自流于渊:自己流放到深渊边,“流” 指流放。

析:折断。

延伸阅读

《史记・齐太公世家》:记载了齐桓公逃亡莒国、管仲被囚于鲁、甯戚饭牛遇桓公等事迹,与本文中 “齐桓公、管仲、鲍叔、甯戚相与饮” 的场景相互印证,可补充鲍叔牙 “极言” 背后的历史背景(三人曾共历患难,鲍叔牙的提醒是为了让他们不忘本)。

《吕氏春秋・直谏》:详细记载了葆申劝谏楚文王的全过程,包括楚文王如何沉迷享乐、葆申如何坚持 “笞王”、最终楚文王改过自新的细节,与本文内容高度一致,可深入理解 “极言之功” 对君主转变的关键作用(从荒淫到勤政)。

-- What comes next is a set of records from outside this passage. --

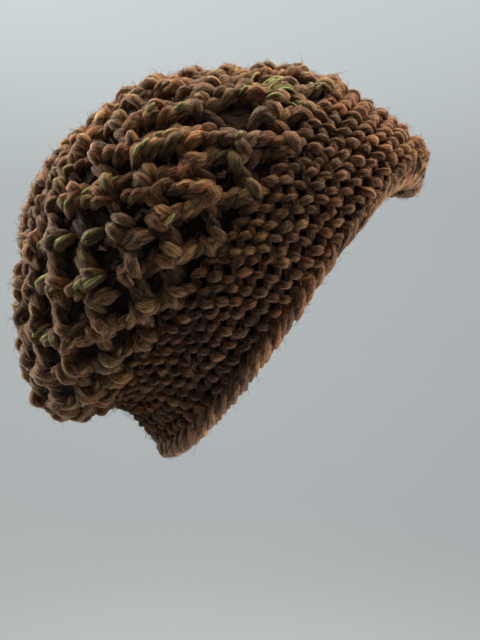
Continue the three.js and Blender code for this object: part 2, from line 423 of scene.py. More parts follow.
LEAF_SPACING = 5.2
LEAF_LENGTH = 13.0
LEAF_RADIUS = 2.85
LEAF_SLANT = math.radians(33)
LEAF_FORM = {"dip": 5.5, "roundness": 0.95}
SIZE_SCATTER = 0.12
SLANT_SCATTER = 0.2

# Leaves have their full size where ropes lie this many millimetres apart, and stay between two sizes.
ROPE_SPACING = 23
SMALLEST_LEAF = 0.7
LARGEST_LEAF = 1.05

# For ropes that lean back and forward: their height between knots, and what a knot adds to it.
ROPE_HEIGHTS = {-1: (-1.2, 0.9), 1: (-2.8, -0.6)}
ROPE_ROW_WANDER = 0.06
ROPE_TURN_WANDER = 0.003
ROPE_HEIGHT_WANDER = 0.8
ROPE_ROW_SEED = 21
ROPE_TURN_SEED = 22
ROPE_HEIGHT_SEED = 23

KNOT_LENGTH = 12.0
KNOT_HEIGHT = 0.9
KNOT_STEP = 0.4
KNOT_RISE = 0.05
KNOT_SPREAD = 0.11
KNOT_TWIST = 0.45

# Ridges: ropes that run up the crown on top of the net, as points of row and turn, repeated on both sides.
RIDGES = (
    ((4.7, 0.876), (5.7, 0.869), (6.5, 0.864), (7.5, 0.876)),
    ((6.2, 0.838), (6.9, 0.82), (7.3, 0.8)),
    ((4.1, 0.839), (4.9, 0.824), (5.9, 0.812), (6.7, 0.784), (7.2, 0.774)),
    ((5.1, 0.779), (5.8, 0.769), (6.4, 0.751)),
    ((6.6, 0.74), (7.0, 0.735), (7.5, 0.722)),
    ((5.5, 0.731), (5.95, 0.728), (6.3, 0.72)),
    ((5.5, 0.688), (5.9, 0.683), (6.4, 0.678)),
    ((5.4, 0.657), (5.8, 0.65), (6.4, 0.635)),
)
RIDGE_SPACING = 4.4
RIDGE_SPACING_SCATTER = 0.5
RIDGE_LENGTH = 13.5
RIDGE_RADIUS = 2.7
RIDGE_SLANT = math.radians(35)
RIDGE_SLANT_SCATTER = 0.2
RIDGE_HEIGHT = 0.6
RIDGE_HEIGHT_SEED = 24
RIDGE_FORM = {"dip": 6.0, "roundness": 1.1, "jitter": 1.3}

# Pits: the deepest pockets, as row, turn and half their size in rows and in turns, repeated on both sides.
PITS = np.array([
    (5.15, 0.838, 0.7, 0.011), (6.42, 0.815, 0.3, 0.009), (6.99, 0.713, 0.3, 0.013),
    (6.44, 0.728, 0.2, 0.012), (5.89, 0.745, 0.35, 0.013), (5.91, 0.703, 0.35, 0.011),
    (6.63, 0.676, 0.3, 0.01), (5.5, 0.596, 0.3, 0.013),
])
PIT_DEPTH = 3.0
# Leaves sunk in a pit are painted fully dark as shade.
PIT_PAINTED_SHADE = 1.0
PIT_EDGE = 1.1


def in_pit(row, turn, reach=1.0):
    """True within a pit, or within reach times its size."""
    right_turn = np.maximum(turn % 1, 1 - turn % 1)
    pit_row, pit_turn, half_rows, half_turns = PITS.T
    up = (row[:, None] - pit_row) / half_rows
    across = (right_turn[:, None] - pit_turn) / half_turns
    return (np.hypot(up, across) < reach).any(axis=1)


def crowding(row, net):
    """How much smaller leaves are where a net's ropes come close together."""
    spacing = girth_of(row) / net["ropes"]
    return np.clip(spacing / ROPE_SPACING, SMALLEST_LEAF, LARGEST_LEAF)


def slanted_halves(along, out, slant, length):
    """Half of each leaf, turned by its slant away from the line of its rope."""
    side = np.cross(out, along)
    return (along * np.cos(slant)[:, None] + side * np.sin(slant)[:, None]) * (length / 2)[:, None]


def ridge_leaves(rng, samples=200):
    """Slanted lobes that overlap along each ridge, on both sides of the crown."""
    rows, turns, alongs = [], [], []
    stretch = np.linspace(0, 1, samples)
    for ridge in RIDGES:
        for mirrored in (False, True):
            path_row, path_turn = np.transpose(ridge)
            if mirrored:
                path_turn = 1 - path_turn
            stops = np.linspace(0, 1, len(ridge))
            line_row = np.interp(stretch, stops, path_row)
            line_turn = np.interp(stretch, stops, path_turn)
            points = section_point(line_row, line_turn)
            length = distance_along(points)
            at = np.arange(RIDGE_SPACING / 2, length[-1], RIDGE_SPACING)
            at = at + RIDGE_SPACING_SCATTER * rng.standard_normal(len(at))
            steps = np.gradient(points, axis=0)
            rows.append(np.interp(at, length, line_row))
            turns.append(np.interp(at, length, line_turn))
            alongs.append(unit(np.stack([np.interp(at, length, step) for step in steps.T], axis=-1)))
    row, turn, along = np.concatenate(rows), np.concatenate(turns), np.concatenate(alongs)
    slant = RIDGE_SLANT + RIDGE_SLANT_SCATTER * rng.standard_normal(len(row))
    size = 1 + SIZE_SCATTER * rng.standard_normal(len(row))
    half = slanted_halves(along, fabric_axes(row, turn)[2], slant, RIDGE_LENGTH * size)
    height = RIDGE_HEIGHT + RIDGE_HEIGHT * wander(row, turn, RIDGE_HEIGHT_SEED)
    return lobes(row, turn, half, height, RIDGE_RADIUS * size, rng, **RIDGE_FORM)


def rope_line(net, lean, samples=400):
    """The row and turn of points along one rope, which climbs lean times half a pocket each round."""
    climb = np.linspace(net["from"], net["to"], samples)
    return BAND_TOP + climb * NET_HEIGHT, lean * climb / 2 / net["ropes"]


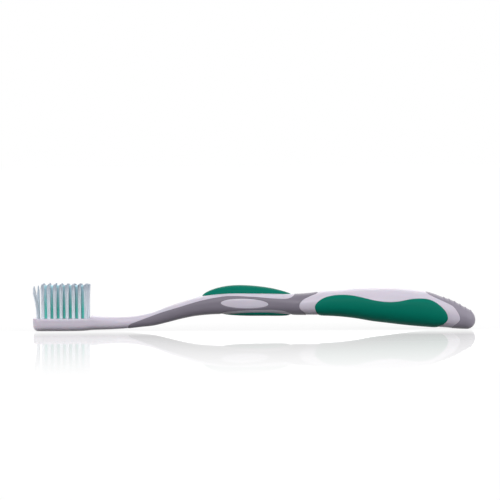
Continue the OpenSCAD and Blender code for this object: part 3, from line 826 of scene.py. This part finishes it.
def make_pad(name, start, length, width, side, swell):
    u = (1 - np.cos(np.linspace(0, math.pi, PAD_ROWS)))[:, None] / 2
    turn = np.linspace(0, 2 * math.pi, PAD_AROUND, False)[None, :]
    edge = np.maximum(THIN_TIP, width * np.sqrt(u * (1 - u)))
    out = np.maximum(THIN_TIP, swell * swell_at(u if side > 0 else 1 - u))
    deep = np.maximum(THIN_TIP, PAD_DEPTH * (4 * u * (1 - u)) ** FLOOR_POWER)
    s = start + length * u + 0 * turn
    y = edge * bend(np.cos(turn))
    up = np.where(np.sin(turn) * side > 0, out, deep)
    z = rim_height(start + length * u, edge, side) + up * bend(np.sin(turn))
    pad = np.stack([s, y, z], -1).reshape(-1, 3)
    near = np.arange(1, PAD_AROUND - 1)
    far = (PAD_ROWS - 1) * PAD_AROUND
    ends = np.vstack([np.stack([0 * near, near, near + 1], 1),
                      np.stack([0 * near + far, near + far + 1, near + far], 1)])
    skin = np.vstack([faces_between(PAD_ROWS, PAD_AROUND), ends])
    return make_piece(name, pad, outward(pad, skin), green_rubber)


green_thumb = make_pad("green_thumb_pad", *PADS["thumb"], THUMB_SWELL)
green_finger = make_pad("green_finger_pad", *PADS["finger"], FINGER_SWELL)

# %% [markdown]
# ## Helpers for the node trees
# Tufts and ribs repeat by a rule, so Geometry Nodes make them. A tree has named inputs for its
# sizes. It is run once on an object, and its result is turned into a plain mesh.

# %% Make a tree and run it
VECTOR_MATH = "ShaderNodeVectorMath"


def new_tree(name, sockets):
    tree = bpy.data.node_groups.new(name, "GeometryNodeTree")
    tree.interface.new_socket("Geometry", in_out="OUTPUT", socket_type="NodeSocketGeometry")
    for label, kind in {"Geometry": "Geometry", **sockets}.items():
        tree.interface.new_socket(label, in_out="INPUT", socket_type="NodeSocket" + kind)
    return tree, tree.nodes.new("NodeGroupInput").outputs


def lines_at(tree, points, line, count):
    """A line of count points, copied to every one of the points."""
    fine = add(tree, "GeometryNodeResampleCurve", {"Curve": line, "Count": count})
    copies = add(tree, "GeometryNodeInstanceOnPoints", {"Points": points, "Instance": fine})
    return add(tree, "GeometryNodeRealizeInstances", {"Geometry": copies})


def tube(tree, curve, sides, radius, more):
    circle = add(tree, "GeometryNodeCurvePrimitiveCircle",
                 {"Resolution": sides, "Radius": radius})
    return add(tree, "GeometryNodeCurveToMesh",
               {"Curve": curve, "Profile Curve": circle, "Fill Caps": True, **more})


def end_tree(tree, mesh, material):
    """Shades the mesh smooth, makes its copies real and gives it its finish."""
    shaded = add(tree, "GeometryNodeSetShadeSmooth", {"Geometry": mesh})
    real = add(tree, "GeometryNodeRealizeInstances", {"Geometry": shaded})
    dressed = add(tree, "GeometryNodeSetMaterial", {"Geometry": real, "Material": material})
    add(tree, "NodeGroupOutput", {0: dressed})


def run_tree(tree, name, mesh, values):
    piece = put_in_scene(name, mesh)
    step = piece.modifiers.new("tree", "NODES")
    step.node_group = tree
    for item in tree.interface.items_tree:
        if item.in_out == "INPUT" and item.name in values:
            step[item.identifier] = values[item.name]
    as_plain_mesh(piece)
    return piece


print("tree helpers ready")

# %% [markdown]
# ## Ribs on the tail
# The top of the tail cap has small cross ribs for grip. Each is a thin round bar that follows
# the cap and is sunk into it for more than half of its thickness. Rays that are cast down from
# above find the cap, and the bars are then joined with it.

# %% The rib tree: bars laid on the cap
RIB_POINTS = 40
rib_tree, given = new_tree("tail ribs", {
    "Count": "Int", "First": "Vector", "Pitch": "Vector", "Half Length": "Vector",
    "Radius": "Float", "Sunk": "Float", "Material": "Material"})
tree = rib_tree
backwards = add(tree, VECTOR_MATH, {0: given["Half Length"], "Scale": -1}, operation="SCALE")
bar = add(tree, "GeometryNodeCurvePrimitiveLine",
          {"Start": backwards, "End": given["Half Length"]})
stations = add(tree, "GeometryNodeMeshLine", {
    "Count": given["Count"], "Start Location": given["First"], "Offset": given["Pitch"]})
loose = lines_at(tree, stations, bar, RIB_POINTS)
ray = add(tree, "GeometryNodeRaycast",
          {"Target Geometry": given["Geometry"], "Ray Direction": (0, 0, -1)})
below = add(tree, VECTOR_MATH, {0: ray.outputs["Hit Normal"], "Scale": given["Sunk"]},
            operation="SCALE")
seat = add(tree, VECTOR_MATH, {0: ray.outputs["Hit Position"], 1: below},
           operation="SUBTRACT")
laid = add(tree, "GeometryNodeSetPosition", {"Geometry": loose, "Position": seat})
print("nodes so far:", len(tree.nodes))

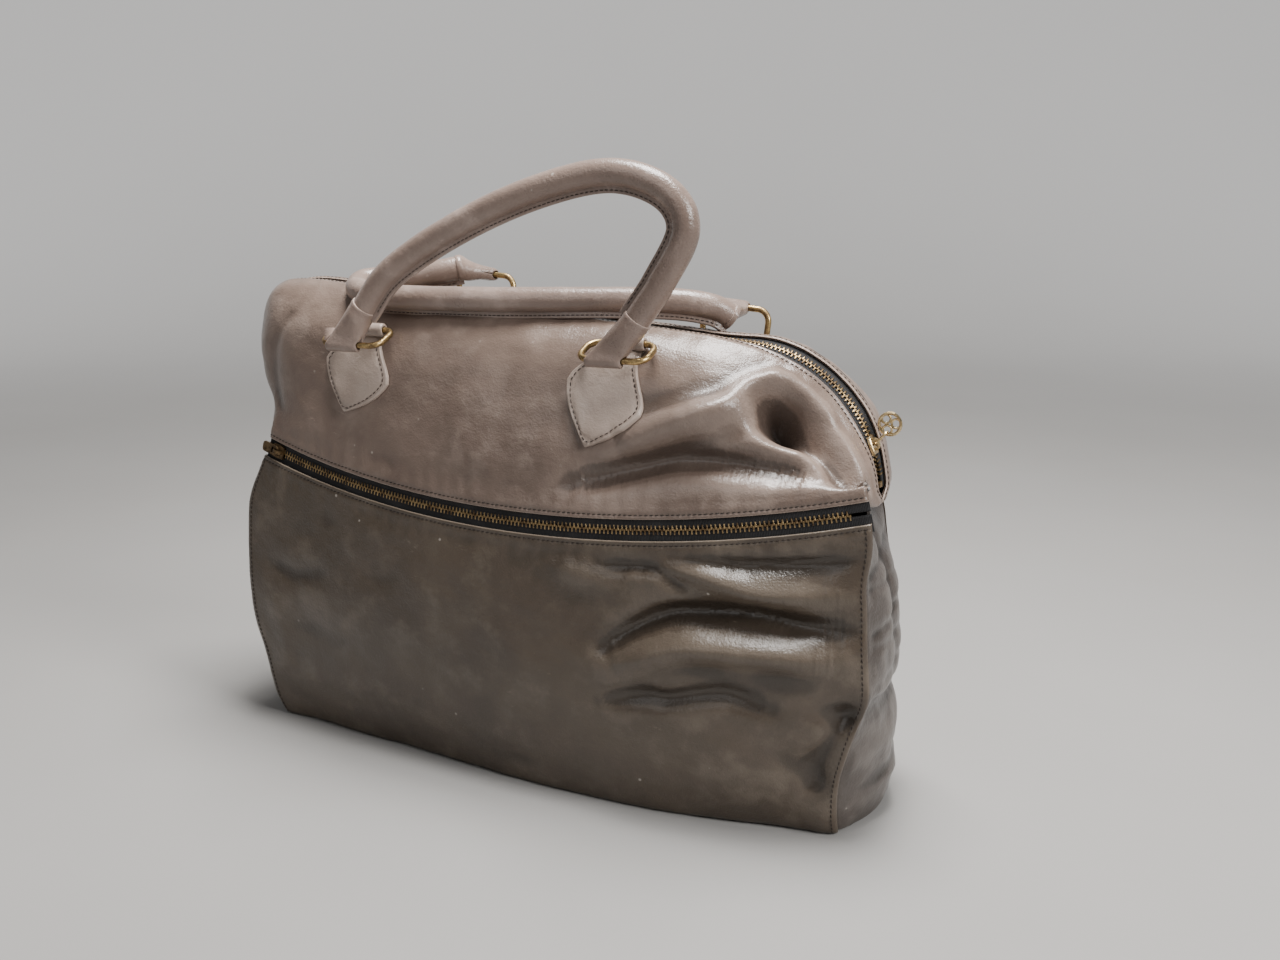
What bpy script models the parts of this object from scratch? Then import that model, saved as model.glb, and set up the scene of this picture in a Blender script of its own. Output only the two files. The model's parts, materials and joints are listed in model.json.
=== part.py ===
"""A slouched leather duffel bag: sewn panels, two zips and two rolled carrying handles.

The bag stands on its base.  +X runs along its length, +Y to its back, +Z up, and the origin is
the middle of the underside.  Lengths are in metres and angles in degrees.
"""

import math

import bmesh
import bpy
import numpy as np

# Leather, lining and board
LEATHER = 0.0020
LINING_THICKNESS = 0.0010
LINING_DEPTH = 0.0062
BOARD_THICKNESS = 0.0016
SEAM_GAP = 0.0004
FIT_GAP = 0.0003
CORE_GAP = 0.0005

# Base
BASE_LENGTH = 0.403
BASE_DEPTH_AT_ENDS = 0.086
BASE_BULGE = 0.020
BASE_BULGE_SKEW = 1.5
BOARD_MARGIN = 0.012

# Front zip: an arc that sags in the middle and leans out from the panel
FRONT_ZIP_END_X = 0.2075
FRONT_ZIP_SHIFT = 0.0045
FRONT_ZIP_END_Y = 0.043
FRONT_ZIP_END_Z = 0.194
FRONT_ZIP_OUTWARD = 0.023
FRONT_ZIP_SAG = 0.0235
FRONT_ZIP_LEAN = 0.10

# Top zip: a ridge line tangent to one arc at each end of the bag
RIGHT_ARC_X = 0.118
RIGHT_ARC_Z = FRONT_ZIP_END_Z - 0.005
RIGHT_ARC_RADIUS = 0.090
LEFT_ARC_X = -0.1680
LEFT_ARC_Z = FRONT_ZIP_END_Z + 0.054
LEFT_ARC_RADIUS = 0.055
RIGHT_ZIP_END_ANGLE = 6.0
LEFT_ZIP_END_ANGLE = 195.0
NOSE_LENGTH = 0.010
PANEL_EDGE = 0.0006

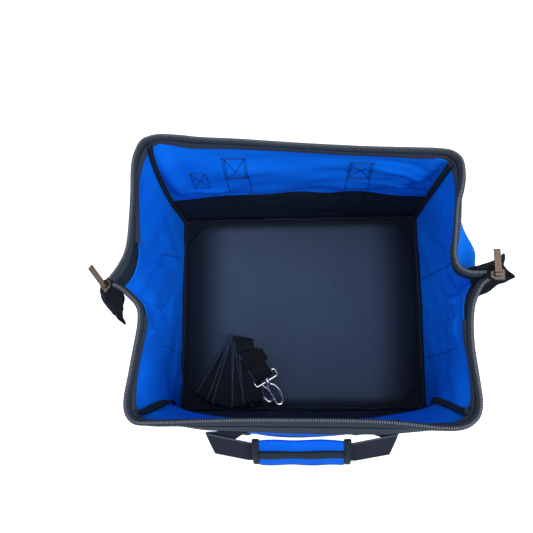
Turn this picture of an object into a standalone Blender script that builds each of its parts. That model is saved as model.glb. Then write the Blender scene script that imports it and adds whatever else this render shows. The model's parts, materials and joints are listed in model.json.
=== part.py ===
"""Large-mouth soft tool bag with its zip open and the shoulder strap lying inside.

Metres, +Z up. The origin is under the middle of the base, -Y is the front with the padded handle,
and +X is the right end. The mouth is modelled fully open. The front and rear halves of the bag are
the same pieces mirrored, so most functions take side = -1 (front) or +1 (rear) and
end = -1 (left) or +1 (right).
"""

import math

import bmesh
import bpy
from mathutils import Matrix, Vector

# Driving dimensions of the bag
WIDTH = 0.400
DEPTH = 0.318
HEIGHT = 0.300
CREASE_Z = 0.084
BAND_TOP_Z = 0.125
CLOTH = 0.003
GAP = 0.0003

# Base
BASE_THICK = 0.004
BASE_CORNER = 0.012
BASE_OVERHANG = 0.0015
BOARD_THICK = 0.003
BOARD_MARGIN = 0.006
BOARD_CHAMFER = 0.024
PIPING = 0.005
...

《论语・季氏》:“孔子曰:‘天下有道,则礼乐征伐自天子出;天下无道,则礼乐征伐自诸侯出。’” 孔子强调 “有道” 的重要性,与本文中 “国之存也,主之安也,必有以也” 的观点相呼应,而 “极言” 正是维持 “有道” 的重要手段(通过直谏纠正君主过失)。

相关阅读

《战国策・楚策》:记载了楚国多位君主因纳谏而强国的事迹,如楚庄王纳伍举、苏从之谏 “一鸣惊人”,与本文中楚文王因葆申之谏而 “兼国三十九” 的故事一脉相承,展现楚国 “纳谏强国” 的历史传统。

《韩非子・说难》:“夫龙之为虫也,可扰狎而骑也。然其喉下有逆鳞径尺,若人有婴之者,则必杀人。人主亦有逆鳞,说者能无婴人主之逆鳞,则几矣。” 韩非强调进言需避免触犯君主 “逆鳞”,与本文中 “言极则怒” 的现象一致,但韩非更侧重 “进言技巧”,本文则更强调君主应容 “极言”,可对比二者对 “君臣进言” 的不同视角。

《新序・杂事》:“楚文王有疾,告大夫曰:‘葆申治寡人,果善。夫葆申者,忠臣也。寡人有过,葆申笞我,我能改过,遂为贤君。’” 补充了楚文王晚年对葆申的评价,印证 “极言之功” 对君主终身的影响,进一步说明 “直谏” 的长远价值。